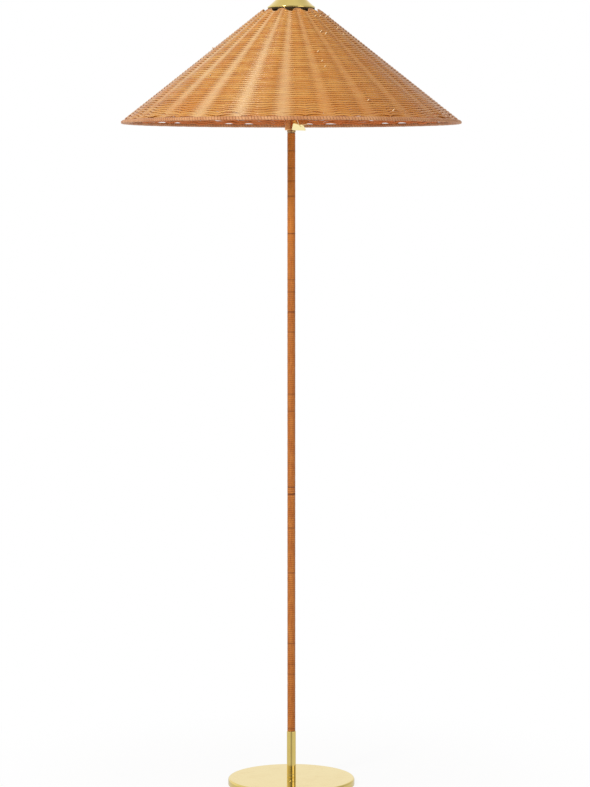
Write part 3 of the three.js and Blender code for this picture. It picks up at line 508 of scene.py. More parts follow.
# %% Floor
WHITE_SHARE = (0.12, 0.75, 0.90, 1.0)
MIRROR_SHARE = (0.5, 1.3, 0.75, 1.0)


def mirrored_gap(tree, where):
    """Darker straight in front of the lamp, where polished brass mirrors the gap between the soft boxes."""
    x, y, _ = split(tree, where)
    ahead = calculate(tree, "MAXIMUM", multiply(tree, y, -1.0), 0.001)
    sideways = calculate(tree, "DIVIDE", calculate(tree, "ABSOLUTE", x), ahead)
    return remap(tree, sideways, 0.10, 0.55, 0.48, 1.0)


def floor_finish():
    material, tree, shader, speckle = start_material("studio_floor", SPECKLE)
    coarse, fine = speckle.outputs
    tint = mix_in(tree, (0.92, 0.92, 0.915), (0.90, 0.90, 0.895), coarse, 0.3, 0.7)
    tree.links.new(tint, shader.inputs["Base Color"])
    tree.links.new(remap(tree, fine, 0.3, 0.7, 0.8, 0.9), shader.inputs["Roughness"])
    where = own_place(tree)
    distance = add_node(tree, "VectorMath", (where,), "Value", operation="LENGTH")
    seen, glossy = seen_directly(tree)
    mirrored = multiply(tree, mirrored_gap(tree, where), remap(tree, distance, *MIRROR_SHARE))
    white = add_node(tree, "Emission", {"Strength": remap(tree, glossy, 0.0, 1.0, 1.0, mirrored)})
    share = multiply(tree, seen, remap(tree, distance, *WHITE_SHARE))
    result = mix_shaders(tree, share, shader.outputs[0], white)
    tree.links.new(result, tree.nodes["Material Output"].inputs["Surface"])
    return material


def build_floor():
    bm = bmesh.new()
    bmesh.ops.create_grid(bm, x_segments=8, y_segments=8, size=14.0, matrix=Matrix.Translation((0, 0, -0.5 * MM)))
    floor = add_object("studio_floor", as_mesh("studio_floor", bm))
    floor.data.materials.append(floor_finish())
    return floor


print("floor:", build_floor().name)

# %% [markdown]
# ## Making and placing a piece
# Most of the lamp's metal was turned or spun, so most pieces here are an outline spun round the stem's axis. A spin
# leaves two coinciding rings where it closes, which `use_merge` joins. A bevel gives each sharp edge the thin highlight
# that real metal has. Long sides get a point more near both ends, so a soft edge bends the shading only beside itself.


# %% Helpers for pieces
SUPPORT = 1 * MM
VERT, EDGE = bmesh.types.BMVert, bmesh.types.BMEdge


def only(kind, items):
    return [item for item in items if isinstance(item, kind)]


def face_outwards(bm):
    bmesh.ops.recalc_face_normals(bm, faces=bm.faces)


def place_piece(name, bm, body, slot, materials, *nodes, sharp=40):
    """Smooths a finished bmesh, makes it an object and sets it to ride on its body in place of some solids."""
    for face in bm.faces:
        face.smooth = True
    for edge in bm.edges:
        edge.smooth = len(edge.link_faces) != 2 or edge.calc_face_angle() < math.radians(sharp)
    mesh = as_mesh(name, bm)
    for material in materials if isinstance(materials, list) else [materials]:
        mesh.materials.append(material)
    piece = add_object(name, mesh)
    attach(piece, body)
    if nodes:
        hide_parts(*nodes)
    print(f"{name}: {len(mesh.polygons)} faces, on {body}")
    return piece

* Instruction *
Take the listing above and set it down exactly.

* Complete response *
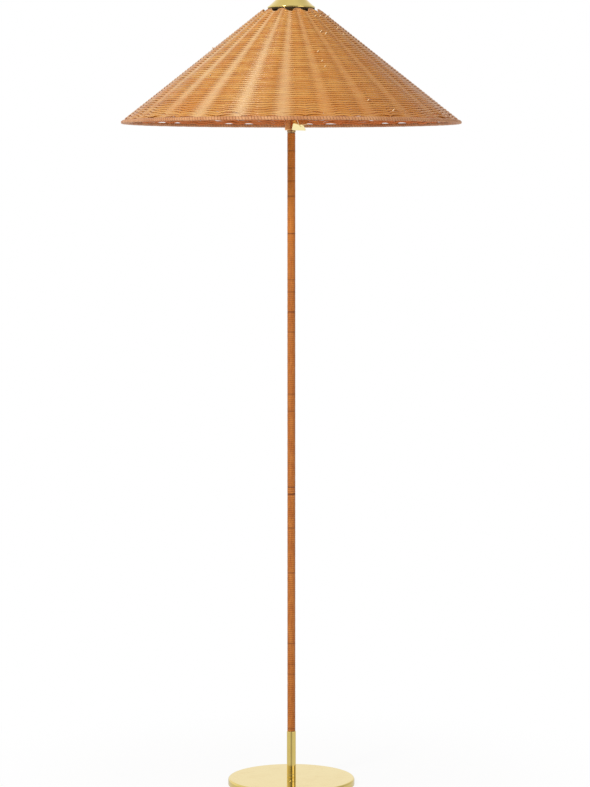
Write part 3 of the three.js and Blender code for this picture. It picks up at line 508 of scene.py. More parts follow.
# %% Floor
WHITE_SHARE = (0.12, 0.75, 0.90, 1.0)
MIRROR_SHARE = (0.5, 1.3, 0.75, 1.0)


def mirrored_gap(tree, where):
    """Darker straight in front of the lamp, where polished brass mirrors the gap between the soft boxes."""
    x, y, _ = split(tree, where)
    ahead = calculate(tree, "MAXIMUM", multiply(tree, y, -1.0), 0.001)
    sideways = calculate(tree, "DIVIDE", calculate(tree, "ABSOLUTE", x), ahead)
    return remap(tree, sideways, 0.10, 0.55, 0.48, 1.0)


def floor_finish():
    material, tree, shader, speckle = start_material("studio_floor", SPECKLE)
    coarse, fine = speckle.outputs
    tint = mix_in(tree, (0.92, 0.92, 0.915), (0.90, 0.90, 0.895), coarse, 0.3, 0.7)
    tree.links.new(tint, shader.inputs["Base Color"])
    tree.links.new(remap(tree, fine, 0.3, 0.7, 0.8, 0.9), shader.inputs["Roughness"])
    where = own_place(tree)
    distance = add_node(tree, "VectorMath", (where,), "Value", operation="LENGTH")
    seen, glossy = seen_directly(tree)
    mirrored = multiply(tree, mirrored_gap(tree, where), remap(tree, distance, *MIRROR_SHARE))
    white = add_node(tree, "Emission", {"Strength": remap(tree, glossy, 0.0, 1.0, 1.0, mirrored)})
    share = multiply(tree, seen, remap(tree, distance, *WHITE_SHARE))
    result = mix_shaders(tree, share, shader.outputs[0], white)
    tree.links.new(result, tree.nodes["Material Output"].inputs["Surface"])
    return material


def build_floor():
    bm = bmesh.new()
    bmesh.ops.create_grid(bm, x_segments=8, y_segments=8, size=14.0, matrix=Matrix.Translation((0, 0, -0.5 * MM)))
    floor = add_object("studio_floor", as_mesh("studio_floor", bm))
    floor.data.materials.append(floor_finish())
    return floor


print("floor:", build_floor().name)

# %% [markdown]
# ## Making and placing a piece
# Most of the lamp's metal was turned or spun, so most pieces here are an outline spun round the stem's axis. A spin
# leaves two coinciding rings where it closes, which `use_merge` joins. A bevel gives each sharp edge the thin highlight
# that real metal has. Long sides get a point more near both ends, so a soft edge bends the shading only beside itself.


# %% Helpers for pieces
SUPPORT = 1 * MM
VERT, EDGE = bmesh.types.BMVert, bmesh.types.BMEdge


def only(kind, items):
    return [item for item in items if isinstance(item, kind)]


def face_outwards(bm):
    bmesh.ops.recalc_face_normals(bm, faces=bm.faces)


def place_piece(name, bm, body, slot, materials, *nodes, sharp=40):
    """Smooths a finished bmesh, makes it an object and sets it to ride on its body in place of some solids."""
    for face in bm.faces:
        face.smooth = True
    for edge in bm.edges:
        edge.smooth = len(edge.link_faces) != 2 or edge.calc_face_angle() < math.radians(sharp)
    mesh = as_mesh(name, bm)
    for material in materials if isinstance(materials, list) else [materials]:
        mesh.materials.append(material)
    piece = add_object(name, mesh)
    attach(piece, body)
    if nodes:
        hide_parts(*nodes)
    print(f"{name}: {len(mesh.polygons)} faces, on {body}")
    return piece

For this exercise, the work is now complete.